鉴于此,简单地采用Transformer对滚动轴承进行故障诊断,没有经过什么修改,效果不是很好,准确率较低,数据集采用江南大学轴承数据集。
import numpy as np
import torch
import torch.nn as nn
import torch.nn.functional as F
import torch.optim as optim
import scipy.io as io
import pandas as pd
import matplotlib.pyplot as plt
from torch.utils.data import Dataset, DataLoader
d_k = 64
d_v = 64
class ScaledDotProductAttention(nn.Module):
def __init__(self):
super(ScaledDotProductAttention, self).__init__()
def forward(self, Q, K, V):
scores = torch.matmul(Q, K.transpose(-1, -2)) / np.sqrt(d_k)
weights = nn.Softmax(dim=-1)(scores)
context = torch.matmul(weights, V)
return context, weights
# Q = torch.randint(0, 9, (4, 8, 512)).to(torch.float32)
# K = torch.randint(0, 4, (4, 8, 512)).to(torch.float32)
# V = torch.randint(0, 2, (4, 8, 512)).to(torch.float32)
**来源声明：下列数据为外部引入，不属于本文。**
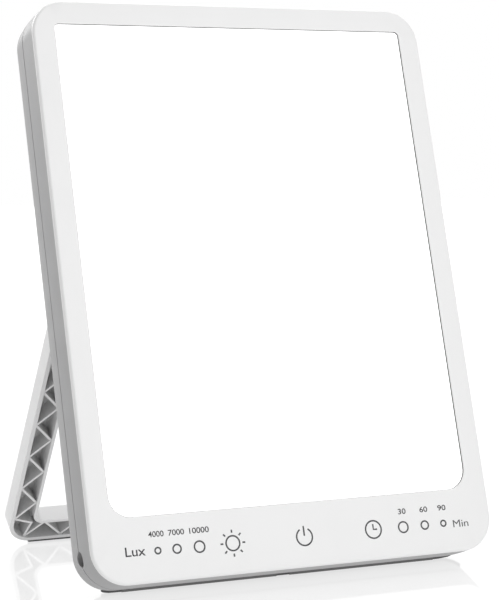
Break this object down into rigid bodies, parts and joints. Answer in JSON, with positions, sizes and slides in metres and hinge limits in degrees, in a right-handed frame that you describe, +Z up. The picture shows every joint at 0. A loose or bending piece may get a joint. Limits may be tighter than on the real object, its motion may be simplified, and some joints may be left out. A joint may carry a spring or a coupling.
{
  "type": "light therapy lamp",
  "caption": "Thin lit panel that leans back on a folding U-shaped stand, with touch marks along its lower border and a power inlet in its side.",
  "frame": {"origin": "on the floor, under the middle of the lamp's box as it stands open", "axes": "+Z up, +X to the right of the lit face as it is looked at, -Y the way the lit face looks"},
  "size_m": [0.18, 0.1334, 0.2359],
  "materials": {
    "casing_grey": "fine satin moulding texture",
    "bezel_white": "smooth satin white",
    "stand_white": "smooth satin white",
    "lit_diffuser": "opal sheet, lit evenly from behind",
    "clear_acrylic": "clear polished",
    "white_film": "white reflecting film",
    "tray_aluminium": "mill finish",
    "can_aluminium": "bright can",
    "strip_board": "white solder mask",
    "green_board": "green solder mask",
    "led_phosphor": "phosphor in a white cup",
    "black_plastic": "moulded black",
    "black_foam": "closed-cell foam",
    "contact_foam": "metallised fabric over foam",
    "plug_nylon": "natural nylon",
    "ferrite": "dark ferrite",
    "pin_brass": "bright",
    "zinc_steel": "zinc plated",
    "foot_rubber": "soft grey rubber"
  },
  "bodies": {
    "panel": {"rear_cover": "casing_grey", "mid_frame": "casing_grey", "front_bezel": "bezel_white", "diffuser": "lit_diffuser", "prism_film": "clear_acrylic", "light_guide": "clear_acrylic", "reflector": "white_film", "light_tray": "tray_aluminium", "led_strip_right": "strip_board", "led_strip_left": "strip_board", "leds_right": "led_phosphor", "leds_left": "led_phosphor", "touch_board": "green_board", "touch_pads": "contact_foam", "indicator_lights": "led_phosphor", "level_light_shield": "black_foam", "timer_light_shield": "black_foam", "touch_board_screws": "zinc_steel", "touch_chip": "black_plastic", "touch_board_plug": "plug_nylon", "driver_board": "green_board", "driver_screws": "zinc_steel", "driver_choke": "ferrite", "driver_capacitors": "can_aluminium", "driver_chips": "black_plastic", "dc_jack_body": "black_plastic", "dc_jack_pin": "pin_brass", "casing_screws": "zinc_steel", "hinge_pin_right": "zinc_steel", "hinge_pin_left": "zinc_steel", "hinge_washer_right": "plug_nylon", "hinge_washer_left": "plug_nylon", "casing_feet": "foot_rubber"},
    "stand": {"stand_frame": "stand_white", "stand_feet": "foot_rubber"}
  },
  "joints": [
    {"name": "stand_hinge", "type": "hinge", "parent": "panel", "child": "stand", "pos_m": [0, -0.01055, 0.1109], "axis": [1, 0, 0], "range_deg": [-48.24, 0]}
  ]
}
# SDPA = ScaledDotProductAttention()
# context, weights = SDPA(Q, K, V)
# print(weights.shape)
# print(V.shape)
# print(context.shape)
d_embedding = 512
n_heads = 2
batch_size = 32
seq_len = 4
class MultiHeadAttention(nn.Module):
def __init__(self):
super(MultiHeadAttention, self).__init__()
self.W_Q = nn.Linear(d_embedding, d_k*n_heads)
self.W_K = nn.Linear(d_embedding, d_k*n_heads)
self.W_V = nn.Linear(d_embedding, d_v*n_heads)
self.Linear = nn.Linear(n_heads*d_v, d_embedding)
self.layer_norm = nn.LayerNorm(d_embedding)
def forward(self, Q, K, V):
residual, batch_size = Q, Q.size(0)
# input[batch_size, len, d_embedding]->output[batch_size, len, d_k*n_heads]->
# {view}->output[batch_size, len, n_heads, d_k]->{transpose}->output[batch_size, n_heads, len, d_k]
q_s = self.W_Q(Q).view(batch_size, -1, n_heads, d_k).transpose(1, 2)
k_s = self.W_K(K).view(batch_siz